Do you all write dialogue?
Yeah. Arijit writes in English. I also think in English. But then you keep getting disappointed when you’re translating from English to Hindi. For the dramatic scenes, I told Arijit to write in Bengali, which is at least the Indian idiom. Most languages in India, you can get a sense of what’s being said from the way we speak it.
Pooja’s Hindi is much better than ours, so we make her write a version. Then the actors pitch in. What you see in my script may not be what’s in the film.

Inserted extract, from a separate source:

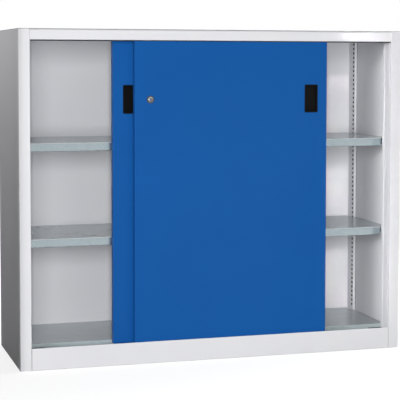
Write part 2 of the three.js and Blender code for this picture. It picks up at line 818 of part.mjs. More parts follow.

Sometimes it’s a very scary thing, when I have to shoot in the morning and the scene’s not good enough, and it’s only me there, and there’s no signal to even call the others and say, think of a better line.
How long did the shoot take?
It was a 44-day shoot, but these 44 days happened over almost a year. My director of photography (K.U. Mohanan) is a busy guy, Tabu was doing Golmaal and suddenly Radhika (Apte) got a whole lot of international projects and Sacred Games. I had to see, can I get them for two days, for five days? And Ayushmann was doing Badhaai Ho, in which he didn’t have a beard. It was crazy. I began in June last year, and 17 July this year was my last day.
Were there any particular tonal inspirations?
One of the big conscious or subconscious inspirations is Fargo, both the series and the Coen brothers’ movie. It’s realistic and yet it’s bizarre.
Having Anil Dhawan, an actor from the 1970s, play Tabu’s husband is an unusual casting choice.
Until the final casting was done, we were tossing up names. One option was taking a character actor and modelling him as an old-style star, like Naseer (Naseeruddin Shah) in Dirty Picture. But the only thing was, if I did that and then wanted to have some fun with an old clip, it’ll look quite grotesque. Then this thought of let’s take an actual person arose. I knew (actor) Varun and (director) David Dhawan, and Anil is David’s older brother. I met him, and he loved the idea.